SQL Server Performance

sql statement performanc disparity

Discussion in 'SQL Server 2005 Performance Tuning for DBAs' started by Jack Vamvas, Apr 25, 2008.

  1. Jack Vamvas Member

    Hi
    I have a sql statement running on 2 different servers , and getting a performance disparity.
    SERVER 1 - Windows 2003 Service Pack 1 , sql server 2000 Enterprise Edition Service Pack 4 , 16GB RAM - 16 processors
    SERVER 2 - Windows 2003 Service Pack 1 , sql server 2000 Enterprise Edition Service Pack 4 , 4GB RAM - 8 processors
    The database on SERVER 2 is a straight BACKUP/RESTORE from Server 1
    Server 1 executes the sql in 3500 ms , Server 2 executes the sql in 1438 .
    I run the DBCC DROPCLEANBUFFERS ,DBCC FREEPROCCACHE before every run
    The reads are almost the same . I've checked Execution Plans , everything is hitting Index Seek , and there are no obvious delays , everything is completely reindexed, but really the main issue is the duration disparity.
    Can anyone give me some systematic direction on how to troubleshoot , when there is a performance disparity b/w 2 machines
  2. Adriaan New Member

    What do you feel to be a disparity here?
    Server 1 has twice as many processors, and takes just under half the time that Server 2 does.
    You're sort of lucky that there does not appear to be unwanted parallellism on Server 1: SQL 2000 sometimes sets too many processors to work on relatively simple queries, which may result in very bad performance.
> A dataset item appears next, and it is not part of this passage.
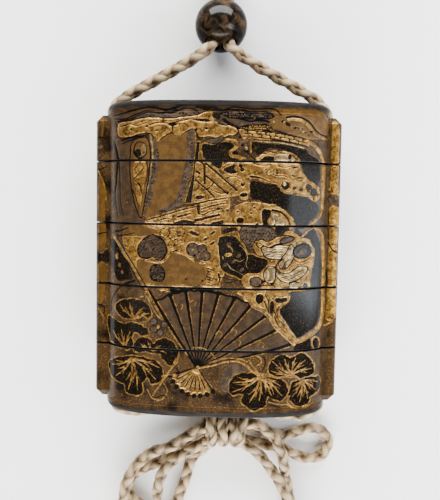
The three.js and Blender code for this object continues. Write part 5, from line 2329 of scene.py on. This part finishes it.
@dataclass(frozen=True)
class Studio:
    """A pale floor, soft light and the camera that looks down on the case."""

    camera_place: Point3 = (6.1, 14.3, 184.5)
    camera_turn: Point3 = (-4.03, 1.76, 1.05)
    lens: float = 53.19
    floor_size: float = 1600.0

    def build(self) -> None:
        """Puts floor, lights and camera in the scene."""
        self._camera()
        self._floor()
        self._lights()

    def _camera(self) -> None:
        """Places the camera."""
        data = bpy.data.cameras.new("camera")
        data.lens = self.lens
        data.sensor_width = 36.0
        data.sensor_fit = "HORIZONTAL"
        data.clip_start = 0.01
        camera = bpy.data.objects.new("camera", data)
        bpy.context.scene.collection.objects.link(camera)
        turn = Matrix.Identity(4)
        for degrees, axis in zip(self.camera_turn, "XYZ"):
            turn = turn @ Matrix.Rotation(math.radians(degrees), 4, axis)
        camera.matrix_world = Matrix.Translation(Vector(self.camera_place) * MM) @ turn
        bpy.context.scene.camera = camera

    def _floor(self) -> None:
        """Lays the floor."""

        def place(u: Array, v: Array) -> Array:
            """Lays u across the floor and v along it."""
            return np.stack([(u - 0.5) * self.floor_size, (v - 0.5) * self.floor_size, 0 * u], axis=1)

        mesh = wrapped_grid("floor", 8, 8, place)
        floor = bpy.data.objects.new("floor", mesh)
        bpy.context.scene.collection.objects.link(floor)
        mesh.materials.append(PaleFloor().build())

    def _lights(self) -> None:
        """Hangs the soft lights."""
        world = bpy.data.worlds.new("room")
        bpy.context.scene.world = world
        world.use_nodes = True
        world.node_tree.nodes["Background"].inputs["Color"].default_value = (1.0, 1.0, 1.0, 1.0)
        world.node_tree.nodes["Background"].inputs["Strength"].default_value = 0.06
        for name, place, size, power, tint in (
            ("left_window", (-140, -20, 300), (95, 330), 0.1, (1.0, 0.95, 0.88)),
            ("right_window", (265, -10, 150), (90, 330), 0.74, (0.8, 0.9, 1.0)),
            ("right_strip", (225, -40, 215), (14, 260), 0.13, (0.8, 0.9, 1.0)),
            ("right_second_strip", (262, -40, 162), (20, 260), 0.09, (0.8, 0.9, 1.0)),
            ("far_sky", (0, 620, 340), (1100, 420), 27.0, (1.0, 1.0, 1.0)),
            ("near_sky", (0, -620, 340), (1100, 420), 27.0, (1.0, 1.0, 1.0)),
        ):
            data = bpy.data.lights.new(name, "AREA")
            data.shape = "RECTANGLE"
            data.size, data.size_y = size[0] * MM, size[1] * MM
            data.energy = power
            data.color = tint
            lamp = bpy.data.objects.new(name, data)
            bpy.context.scene.collection.objects.link(lamp)
            aim = (Vector((0, 0, 12)) - Vector(place)).to_track_quat("-Z", "Y")
            lamp.matrix_world = Matrix.Translation(Vector(place) * MM) @ aim.to_matrix().to_4x4()


@dataclass
class InroCase:
    """The five sections of the case."""

    form: CaseForm = field(default_factory=CaseForm)
    lid_height: float = 15.1
    pitch: float = 15.8
    tiers: int = 3

    def build(self, finish: bpy.types.Material) -> list[bpy.types.Object]:
        """Builds every section from the lid down.

        Args:
            finish: the finish.

        Returns:
            The sections, from the lid down.
        """
        half = self.form.seam_gap / 2
        top = self.form.height / 2
        seams = [top - self.lid_height - step * self.pitch for step in range(self.tiers + 1)]
        sections = [CaseSection(self.form, "lid", seams[0] + half, top, False, True)]
        for number, (upper, lower) in enumerate(zip(seams, seams[1:]), start=1):
            sections.append(CaseSection(self.form, f"case_{number}", lower + half, upper - half, True, True))
        sections.append(CaseSection(self.form, f"case_{self.tiers + 1}", -top, seams[-1] - half, True, False))
        channels = []
        for node in ("cord_left", "cord_right"):
            beside = [point for point in CORDS[node] if abs(point[0]) > 15]
            channels.append(smooth_route(beside, 0.8))
        built = []
        for section in sections:
            built.append(section.build(channels, finish))
            LOG.info("%s: %d faces", section.node, len(built[-1].data.polygons))
        return built


def main() -> None:
    """Builds the part piece by piece."""
    logging.basicConfig(level=logging.INFO, format="%(name)s %(message)s")
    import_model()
    Studio().build()
    silk = SilkCord().build()
    cords = CordWork()
    runs = cords.build(silk)
    bow = BowKnot().build(silk)
    knot = EndKnot().build(silk)
    bead = SlidingBead().build(PolishedBead().build())
    LOG.info("cords, knots and bead are in place")
    InroCase().build(GoldAndBlackLacquer().build())


if __name__ == "__main__":
    main()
Try adding OPTION (MAXDOP 1) as the very last clause in the SELECT query, see if that makes a difference.
    Besides the number of processors, is the hardware completely identical?
    The amount of RAM shouldn't make much of a difference.
    You should perhaps compare in a restored database on Server 1 too.
  3. Jack Vamvas Member

    Hi
    Thanks for your response , I've changed the duration times around , I posted incorrectly earlier . Please read first post again , thanks
  4. Adriaan New Member

    Then let me repeat my suggestion:
    Try adding OPTION (MAXDOP 1) as the very last clause in the SELECT query, see if that makes a difference.
  5. Jack Vamvas Member

    I've tried adding OPTION (MAXDOP 1) and in fact it's a few milliseconds slower?
  6. Adriaan New Member

    OK - then I'd start looking at differences in the hardware. Perhaps there's a disk array involved that is not properly setup for database usage - any sort of bottleneck.
    There is an excellent step-by-step performance troubleshooting document available from the main page of this site that covers pretty much everything from T-SQL to hardware.